◆ **WHAT TO WORK ON**
Please output exactly the lines of the material from the first through the line containing "a flat surface.", and nothing more.

◆ **GIVEN DATA**
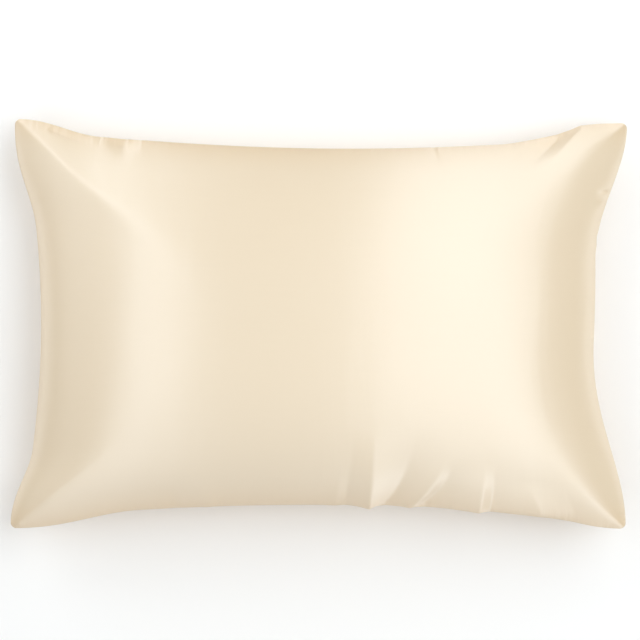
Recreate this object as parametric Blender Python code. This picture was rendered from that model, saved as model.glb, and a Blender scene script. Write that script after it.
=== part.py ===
"""A satin pillowcase with a pillow in it, lying on its back on a flat surface.

The case is cut from one cloth, sewn along its edges and turned, so it has no piping: the front and
the back meet in a narrow rim. The pillow swells both faces and draws the four sides in, and the
corners stay out as flat ears with a ridge running in from each tip. It is one filled solid.

Units are metres. +X runs along the long side, +Y along the short side and +Z up, away from the
surface. The origin is on that surface, under the middle of the case's bounding box.
"""

import math
from collections import namedtuple

import bmesh
import bpy
from mathutils import Vector

# The case as cut and sewn, before it is filled, and the share of its edges that the puckers take up.
SEWN_WIDTH = 0.762
SEWN_HEIGHT = 0.508
PUCKERED_SHARE = 0.025
SPAN_X = SEWN_WIDTH * (1 - PUCKERED_SHARE)
SPAN_Y = SEWN_HEIGHT * (1 - PUCKERED_SHARE)

# The filled form, measured from the seam up to the crown and down to the surface.
CROWN = 0.092
SEAM_HEIGHT = 0.084
BELLY = 0.118  # how far the back would hang below the seam with nothing under it
FLOOR_BLEND = 0.018  # height over which the back rolls from its flat spot into its side
LIFT_OFF = 0.0006  # cloth that would hang less than this above the surface lies on it

# The sewn edge: two cloths with their turnings inside make a narrow rim.
RIM_WIDTH = 0.002
RIM_THICKNESS = 0.003
CORNER_RADIUS = 0.007

# How a face swells across the case: a higher fullness is flatter in the middle, and a lower
# roundness is steeper at the sewn edge. In the ears two nearly flat slopes rise alike from both
# sewn edges and meet in a ridge, which is crisp at the tip and softens as the face rises.
FULLNESS_X = 2.2
FULLNESS_Y = 3.0
ROUNDNESS_X = 0.58
ROUNDNESS_Y = 0.50
EAR_REACH = 0.245
EAR_FULLNESS = 2.0
EAR_ROUNDNESS = 0.88
RIDGE_BLEND = 0.03

# Faces across and up each panel, closer together where the folds are. Places run from -1 to 1.
Band = namedtuple("Band", "start end faces")
COLUMNS = (
    Band(-1.00, -0.72, 14),
    Band(-0.72, 0.02, 15),
    Band(0.02, 0.48, 24),
    Band(0.48, 0.66, 5),
    Band(0.66, 1.00, 17),
)
ROWS = (
    Band(-1.00, -0.66, 12),
    Band(-0.66, 0.60, 12),
    Band(0.60, 1.00, 13),
)

SATIN_COLOUR = (0.86, 0.76, 0.61, 1.0)
SATIN_ROUGHNESS = 0.35

# How far each side is drawn in, and the share of the side that each of its ears takes. The first ear
# is at the side's left or bottom end, the second at its right or top end. Bow is the share of the
# draw-in that grows on to the middle, and lean deepens it towards the second ear.
Side = namedtuple("Side", "draw_in first_ear second_ear bow lean")
LEFT = Side(0.0371, 0.196, 0.271, 0.70, -0.13)
RIGHT = Side(0.0409, 0.461, 0.339, -0.30, -0.39)
BOTTOM = Side(0.0296, 0.210, 0.148, 0.67, -0.11)
TOP = Side(0.0354, 0.139, 0.211, 0.59, 0.10)

# Each ear's tip, as offsets from the corner of the whole span, and how far it droops below the seam.
# Ridge is how much of the ear has flat slopes, a lower reach carries them further in, and softening
# rounds the ridge off as the face rises.
Corner = namedtuple("Corner", "side_x side_y inset_x inset_y droop ridge reach softening")
CORNERS = (
    Corner(-1, +1, 0.0008, -0.0019, 0.042, 1.00, 2.2, 0.14),
    Corner(+1, +1, -0.0018, 0.0039, 0.036, 0.90, 3.0, 0.40),
    Corner(-1, -1, -0.0022, 0.0008, 0.022, 0.90, 2.4, 0.35),
    Corner(+1, -1, 0.0021, 0.0005, 0.018, 0.85, 3.0, 0.40),
)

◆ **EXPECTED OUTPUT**
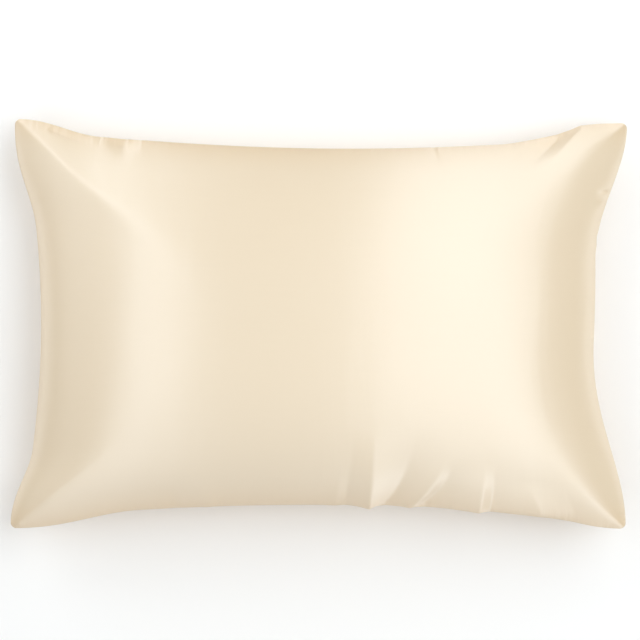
Recreate this object as parametric Blender Python code. This picture was rendered from that model, saved as model.glb, and a Blender scene script. Write that script after it.
=== part.py ===
"""A satin pillowcase with a pillow in it, lying on its back on a flat surface.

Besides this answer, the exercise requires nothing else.